Only in one single point, so far as I am aware, do gases present distinguishing marks unknown or nearly so, in the solid and liquid states. I mean as regards the light given off when incandescent. Each gas when sufficiently heated, yields its own peculiar series of rays, arising from the free vibrations of the constituent parts of the molecules. Hence the possibility of distinguishing gases by the spectroscope. But the molecules of solids and liquids appear to be continually in conflict with each other, so that only a confused noise of atoms is produced, instead of a definite series of luminous chords. At the same temperature, accordingly, all solids and liquids give off nearly the same rays when strongly heated, and we have in this case an exception to the greater generality of properties in gases.

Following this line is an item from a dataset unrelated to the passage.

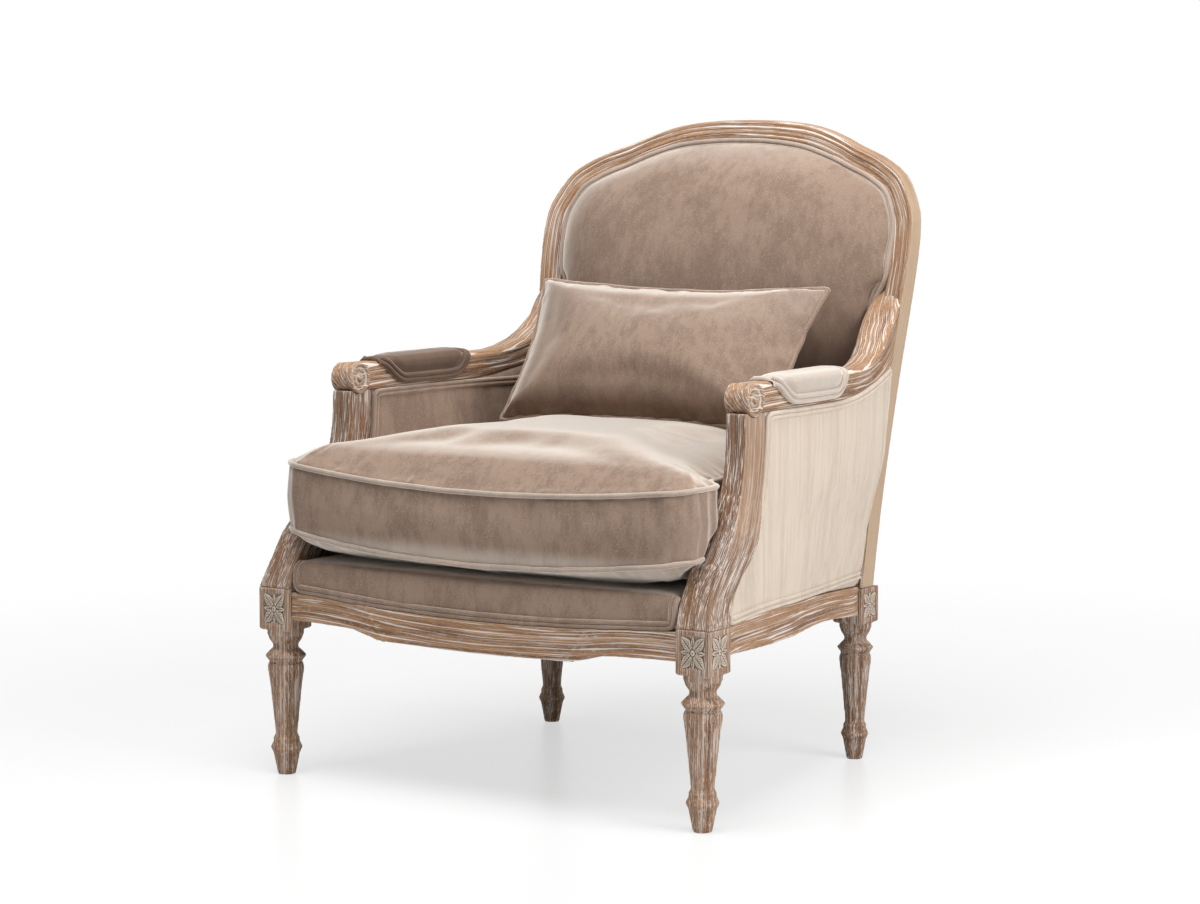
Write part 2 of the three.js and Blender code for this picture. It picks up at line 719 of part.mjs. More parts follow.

Liquids are in many ways intermediate in character between gases and solids. While incapable of possessing different elasticity in different directions, and thus denuded of the rich geometrical complexity of solids, they retain the variety of density, colour degrees of transparency, great diversity in surface tension, viscosity, coefficients of expansion, compressibility, and many other properties which we observe in solids, but not for the most part in gases. Though our knowledge of the physical properties of liquids is much wanting in generality at present, there is ground to hope that by degrees laws connecting and explaining the variations may be traced out.